The ECB has withdrawn, or threatened to withdraw, ELA sanction on several occasions, most recently in the case of Greece on June 28, last year.
That decision resulted directly in an extended shutdown of the Greek financial system. So the threats made to Michael Noonan, and earlier to the late Brian Lenihan, were credible and serious and neither of these Irish finance ministers should be faulted for choosing the least risky course.
But the threats went beyond the ECB's legitimate powers and should never have been made. The justifications advanced by the ECB then and since are essentially twofold: that haircuts to these bank creditors would have been financially damaging to Ireland and the Irish banks, and that there was a risk of contagion to bank bond markets elsewhere.
Imposing additional debt on a state already in an IMF programme, in the form of payouts to creditors of failed institutions to whom it did not owe any money, worsened the ability of that state to carry the debt burden and to further support the banks. This is not complicated.

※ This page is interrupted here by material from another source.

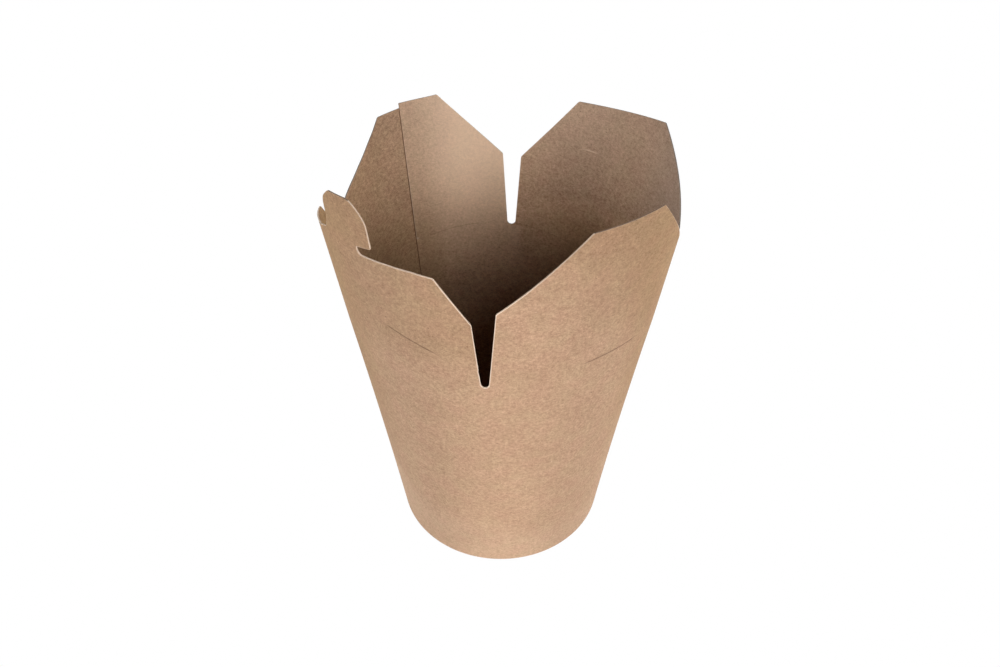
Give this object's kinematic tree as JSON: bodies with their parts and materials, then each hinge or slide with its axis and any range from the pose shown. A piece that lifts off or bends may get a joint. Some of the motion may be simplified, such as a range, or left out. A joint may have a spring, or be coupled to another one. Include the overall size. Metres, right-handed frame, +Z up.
{
  "type": "noodle takeaway box",
  "caption": "Open, empty noodle takeaway box of plain kraft paperboard, round at the base, with top flaps that fold in at a crease and a locking tongue on one of them.",
  "frame": {"origin": "middle of the foot ring, on the surface the box stands on", "axes": "+Z up out of the mouth; -Y is the front, with one slit close to it, the tongue flap on its left and the front flap on its right; +X to the right"},
  "size_m": [0.1224, 0.1118, 0.1639],
  "materials": {
    "kraft_board": "matte, uncoated"
  },
  "bodies": {
    "box": {"wall": "kraft_board", "base": "kraft_board"},
    "tongue_flap": {"tongue_flap": "kraft_board"},
    "front_flap": {"front_flap": "kraft_board"},
    "back_flap": {"back_flap": "kraft_board"},
    "seam_flap": {"seam_flap": "kraft_board"}
  },
  "joints": [
    {"name": "tongue_flap_hinge", "type": "hinge", "parent": "box", "child": "tongue_flap", "pos_m": [-0.03069, -0.02186, 0.106], "axis": [-0.6339, 0.7734, 0], "range_deg": [0, 55]},
    {"name": "front_flap_hinge", "type": "hinge", "parent": "box", "child": "front_flap", "pos_m": [0.02579, -0.03146, 0.106], "axis": [-0.8145, -0.5802, 0], "range_deg": [0, 85]},
    {"name": "back_flap_hinge", "type": "hinge", "parent": "box", "child": "back_flap", "pos_m": [0.03069, 0.02186, 0.106], "axis": [0.6339, -0.7734, 0], "range_deg": [0, 60]},
    {"name": "seam_flap_hinge", "type": "hinge", "parent": "box", "child": "seam_flap", "pos_m": [-0.02579, 0.03146, 0.106], "axis": [0.8145, 0.5802, 0], "range_deg": [0, 95]}
  ]
}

The Oireachtas inquiry entertained former ECB President Jean-Claude Trichet in Kilmainham, Dublin, courtesy of a curious event staged by the Institute for International and European Affairs.
Trichet maintained, in effect, that the imposition under ECB threat of these avoidable extra debt costs was somehow in Ireland's interests. It is possible, but unlikely, that Trichet actually believes this.
More likely is that he feared haircuts on senior bank bonds in Ireland would weaken the access of European banks to the debt markets.
The IMF's AJ Chopra, who had the courtesy to turn up and give evidence under oath at a formal sitting of the inquiry, expressed the view that Trichet's fears of contagion were exaggerated.
In any event, if the object was the reassurance of lenders to continental European banks there is no basis for imposing the cost of that reassurance on an individual member state.
The ECB already had form on this score. In May 2010 a sovereign debt haircut for Greece, since conceded, would have spared that country much subsequent trauma, and some IMF staff favoured an early haircut. But they were resisted by Trichet and the French and German banks, large holders of Greek exposures at the time, were spared.
The ECB is perfectly entitled, indeed is obligated, to worry about the large French and German banks. But it enjoys no powers in its statute to impose the costs of their protection on Greece, Ireland or any other member state.
Trichet has also been accused of 'bouncing Ireland' into the 2010 troika bailout. This is unreasonable.
The resort to official lenders had become inevitable, but the enforced 100pc payout to unguaranteed and unsecured bondholders in bust Irish banks was a policy choice by the ECB and it was a mistake. It added debt to a fragile Exchequer and endangered public support for the adjustment programme.
The Irish Government has chosen not to challenge the actions of Trichet's ECB at the European Court in Luxembourg.
It had bigger fish to fry, in negotiating reduced interest rates and longer maturities on the European portion of the official lender support and in restructuring the promissory notes on more favourable terms.
These fish have now been successfully fried and the next government should reconsider the options for legal action.